Hello, World! I am process 83 of 512 on cn041.karolina.it4i.cz.
Hello, World! I am process 58 of 512 on cn041.karolina.it4i.cz.
Hello, World! I am process 103 of 512 on cn041.karolina.it4i.cz.
Hello, World! I am process 4 of 512 on cn041.karolina.it4i.cz.
Hello, World! I am process 28 of 512 on cn041.karolina.it4i.cz.

Mandelbrot¶

from mpi4py import MPI
import numpy as np

tic = MPI.Wtime()

x1 = -2.0
x2 =  1.0
y1 = -1.0
y2 =  1.0

w = 150
h = 100
maxit = 127

def mandelbrot(x, y, maxit):
    c = x + y*1j
    z = 0 + 0j
    it = 0
    while abs(z) < 2 and it < maxit:
        z = z**2 + c
        it += 1
    return it

comm = MPI.COMM_WORLD
size = comm.Get_size()
rank = comm.Get_rank()

rmsg = np.empty(4, dtype='f')
imsg = np.empty(3, dtype='i')

if rank == 0:
    rmsg[:] = [x1, x2, y1, y2]
    imsg[:] = [w, h, maxit]

comm.Bcast([rmsg, MPI.FLOAT], root=0)
comm.Bcast([imsg, MPI.INT], root=0)

x1, x2, y1, y2 = [float(r) for r in rmsg]
w, h, maxit    = [int(i) for i in imsg]
dx = (x2 - x1) / w
dy = (y2 - y1) / h

# number of lines to compute here
N = h // size + (h % size > rank)
N = np.array(N, dtype='i')
# indices of lines to compute here
I = np.arange(rank, h, size, dtype='i')
# compute local lines
C = np.empty([N, w], dtype='i')
for k in np.arange(N):
    y = y1 + I[k] * dy
    for j in np.arange(w):
        x = x1 + j * dx
        C[k, j] = mandelbrot(x, y, maxit)
# gather results at root
counts = 0
indices = None
cdata = None
if rank == 0:
    counts = np.empty(size, dtype='i')
    indices = np.empty(h, dtype='i')
    cdata = np.empty([h, w], dtype='i')
comm.Gather(sendbuf=[N, MPI.INT],
            recvbuf=[counts, MPI.INT],
            root=0)
comm.Gatherv(sendbuf=[I, MPI.INT],
             recvbuf=[indices, (counts, None), MPI.INT],
             root=0)
comm.Gatherv(sendbuf=[C, MPI.INT],
             recvbuf=[cdata, (counts*w, None), MPI.INT],
             root=0)
# reconstruct full result at root
if rank == 0:
    M = np.zeros([h,w], dtype='i')
    M[indices, :] = cdata

toc = MPI.Wtime()
wct = comm.gather(toc-tic, root=0)
if rank == 0:
    for task, time in enumerate(wct):
        print('wall clock time: %8.2f seconds (task %d)' % (time, task))
    def mean(seq): return sum(seq)/len(seq)
    print    ('all tasks, mean: %8.2f seconds' % mean(wct))
    print    ('all tasks, min:  %8.2f seconds' % min(wct))
    print    ('all tasks, max:  %8.2f seconds' % max(wct))
    print    ('all tasks, sum:  %8.2f seconds' % sum(wct))

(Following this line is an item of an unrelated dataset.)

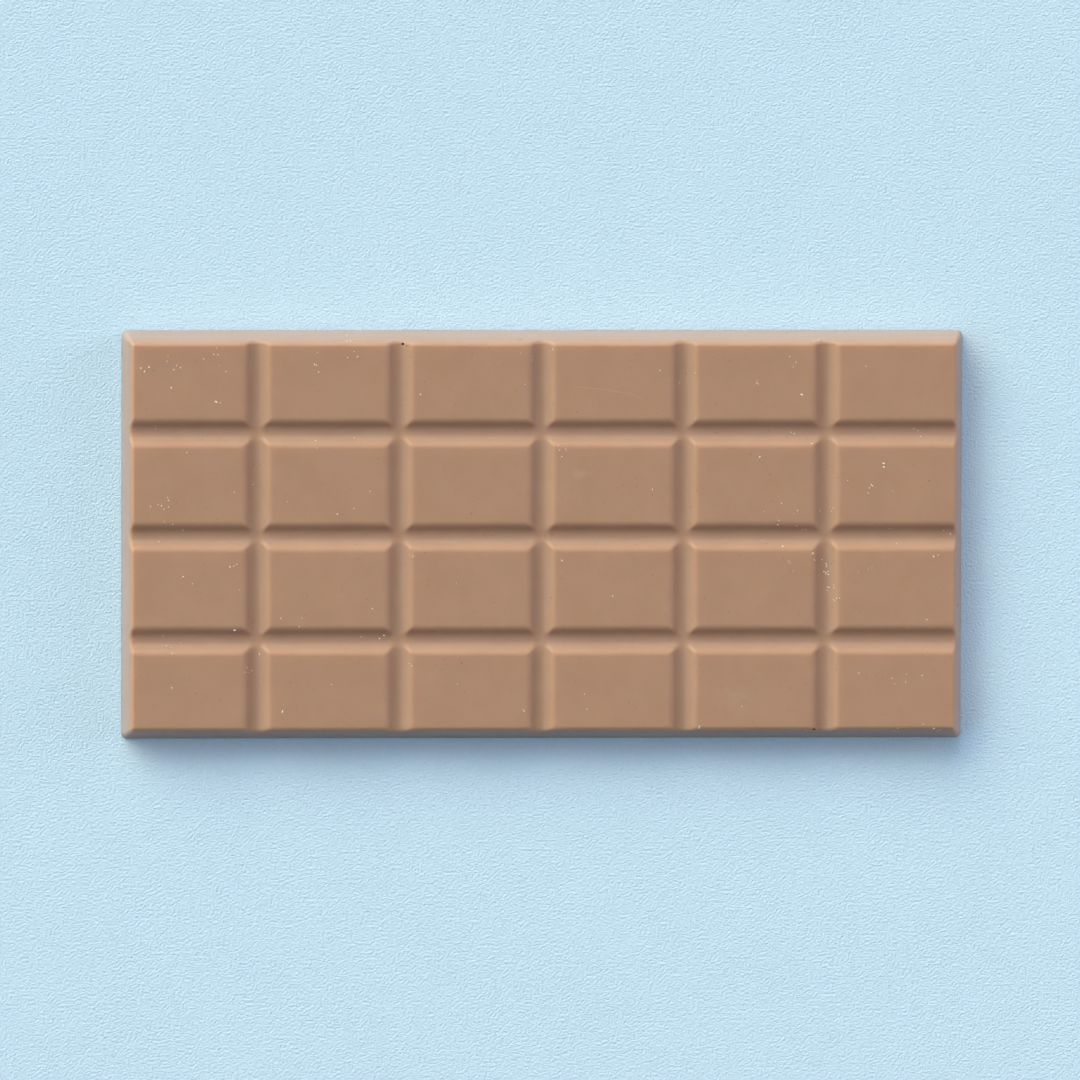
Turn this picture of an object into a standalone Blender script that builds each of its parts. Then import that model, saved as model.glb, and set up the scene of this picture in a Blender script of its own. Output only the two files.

# eye candy (requires matplotlib)
if rank == 0:
    try:
        from matplotlib import pyplot as plt
        plt.imshow(M, aspect='equal')
        plt.spectral()
        try:
            import signal
            def action(*args): raise SystemExit
            signal.signal(signal.SIGALRM, action)
            signal.alarm(2)
        except:
            pass
        plt.show()
    except:
        pass
MPI.COMM_WORLD.Barrier()

mpirun python mandelbrot.py
...
wall clock time:     0.26 seconds (task 505)
wall clock time:     0.25 seconds (task 506)
wall clock time:     0.24 seconds (task 507)
wall clock time:     0.25 seconds (task 508)
wall clock time:     0.25 seconds (task 509)
wall clock time:     0.26 seconds (task 510)
wall clock time:     0.25 seconds (task 511)
all tasks, mean:     0.19 seconds
all tasks, min:      0.00 seconds
all tasks, max:      0.73 seconds
all tasks, sum:     96.82 seconds

In this example, we run MPI4Py-enabled code on 4 nodes, 128 cores per node (total of 512 processes), each Python process is bound to a different core. More examples and documentation can be found on MPI for Python webpage.

You can increase n and watch the time lowering.